To be done =>
The complete listing should be restated exactly.

Material =>
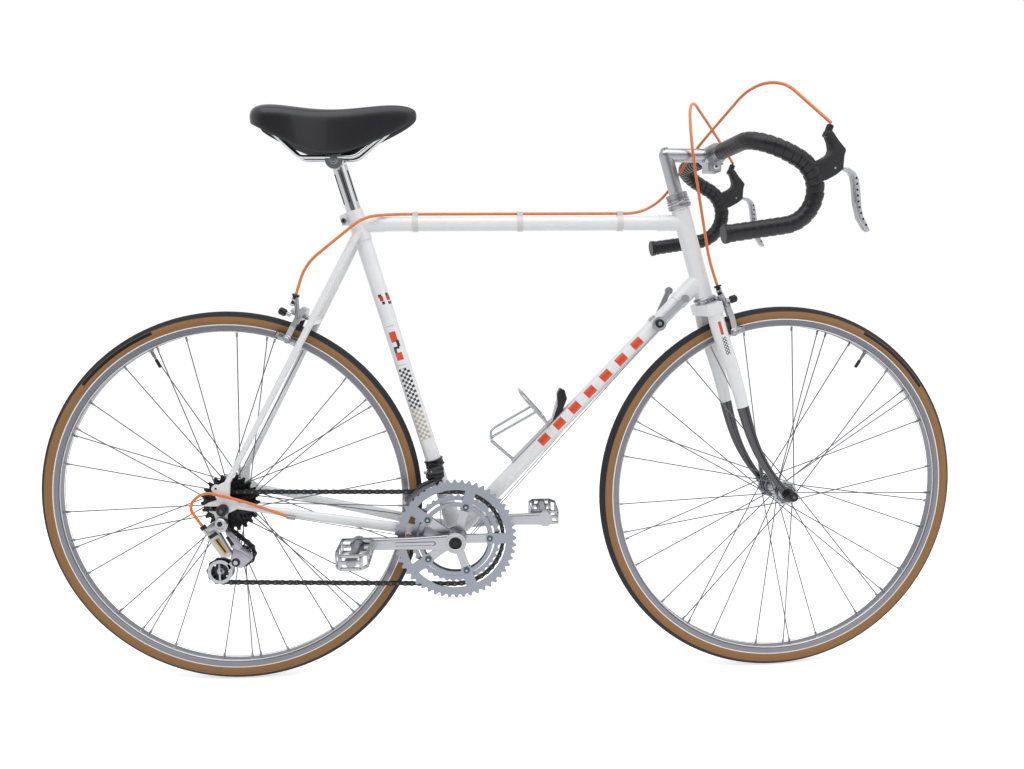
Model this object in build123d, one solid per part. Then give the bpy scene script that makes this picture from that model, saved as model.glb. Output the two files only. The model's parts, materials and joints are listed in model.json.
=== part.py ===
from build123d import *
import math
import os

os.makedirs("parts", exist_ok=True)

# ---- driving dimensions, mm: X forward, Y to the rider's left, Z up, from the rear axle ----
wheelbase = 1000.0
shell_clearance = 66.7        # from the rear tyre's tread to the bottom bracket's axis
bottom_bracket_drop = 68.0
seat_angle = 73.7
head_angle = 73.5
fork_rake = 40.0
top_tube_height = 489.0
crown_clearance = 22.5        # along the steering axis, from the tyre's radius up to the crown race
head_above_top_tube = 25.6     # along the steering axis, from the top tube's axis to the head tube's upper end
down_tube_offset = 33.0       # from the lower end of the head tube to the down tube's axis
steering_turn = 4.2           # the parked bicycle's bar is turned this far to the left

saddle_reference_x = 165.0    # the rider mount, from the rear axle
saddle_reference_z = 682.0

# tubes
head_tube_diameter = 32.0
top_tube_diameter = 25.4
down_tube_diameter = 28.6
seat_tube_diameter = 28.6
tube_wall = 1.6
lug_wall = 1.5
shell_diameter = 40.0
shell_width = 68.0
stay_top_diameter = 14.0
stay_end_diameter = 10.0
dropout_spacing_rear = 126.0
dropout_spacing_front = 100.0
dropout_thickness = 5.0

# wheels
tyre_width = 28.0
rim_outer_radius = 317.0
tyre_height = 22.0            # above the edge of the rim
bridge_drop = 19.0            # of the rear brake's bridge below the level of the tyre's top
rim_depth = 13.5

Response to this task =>
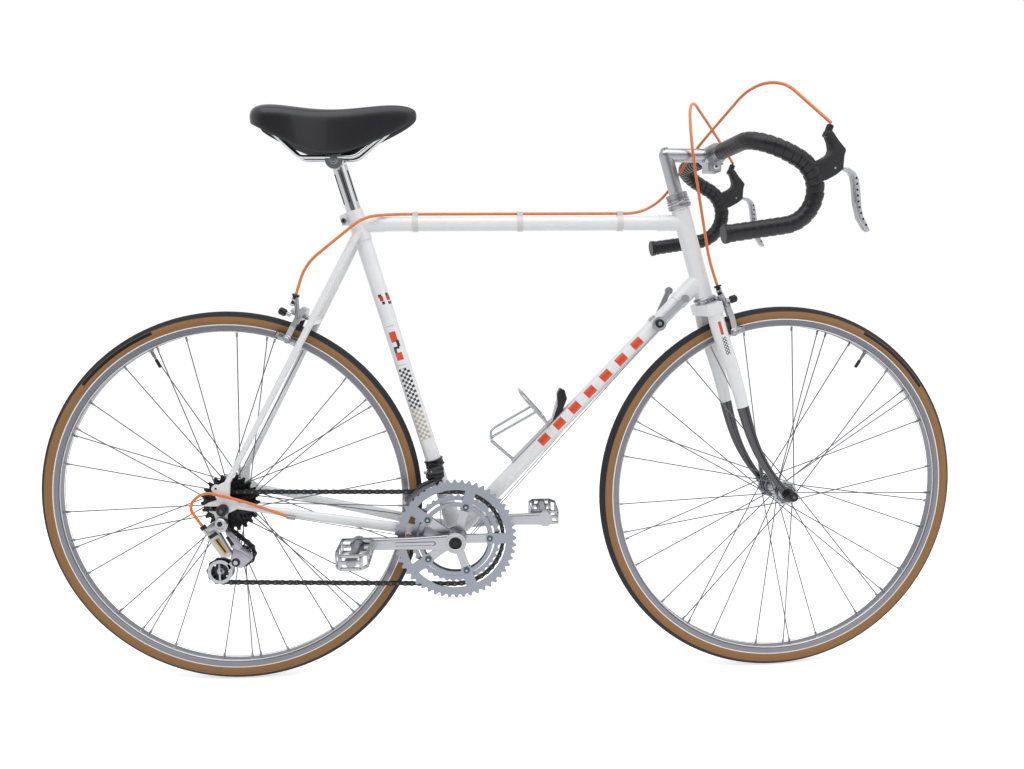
Model this object in build123d, one solid per part. Then give the bpy scene script that makes this picture from that model, saved as model.glb. Output the two files only. The model's parts, materials and joints are listed in model.json.
=== part.py ===
from build123d import *
import math
import os

os.makedirs("parts", exist_ok=True)

# ---- driving dimensions, mm: X forward, Y to the rider's left, Z up, from the rear axle ----
wheelbase = 1000.0
shell_clearance = 66.7        # from the rear tyre's tread to the bottom bracket's axis
bottom_bracket_drop = 68.0
seat_angle = 73.7
head_angle = 73.5
fork_rake = 40.0
top_tube_height = 489.0
crown_clearance = 22.5        # along the steering axis, from the tyre's radius up to the crown race
head_above_top_tube = 25.6     # along the steering axis, from the top tube's axis to the head tube's upper end
down_tube_offset = 33.0       # from the lower end of the head tube to the down tube's axis
steering_turn = 4.2           # the parked bicycle's bar is turned this far to the left

saddle_reference_x = 165.0    # the rider mount, from the rear axle
saddle_reference_z = 682.0

# tubes
head_tube_diameter = 32.0
top_tube_diameter = 25.4
down_tube_diameter = 28.6
seat_tube_diameter = 28.6
tube_wall = 1.6
lug_wall = 1.5
shell_diameter = 40.0
shell_width = 68.0
stay_top_diameter = 14.0
stay_end_diameter = 10.0
dropout_spacing_rear = 126.0
dropout_spacing_front = 100.0
dropout_thickness = 5.0

# wheels
tyre_width = 28.0
rim_outer_radius = 317.0
tyre_height = 22.0            # above the edge of the rim
bridge_drop = 19.0            # of the rear brake's bridge below the level of the tyre's top
rim_depth = 13.5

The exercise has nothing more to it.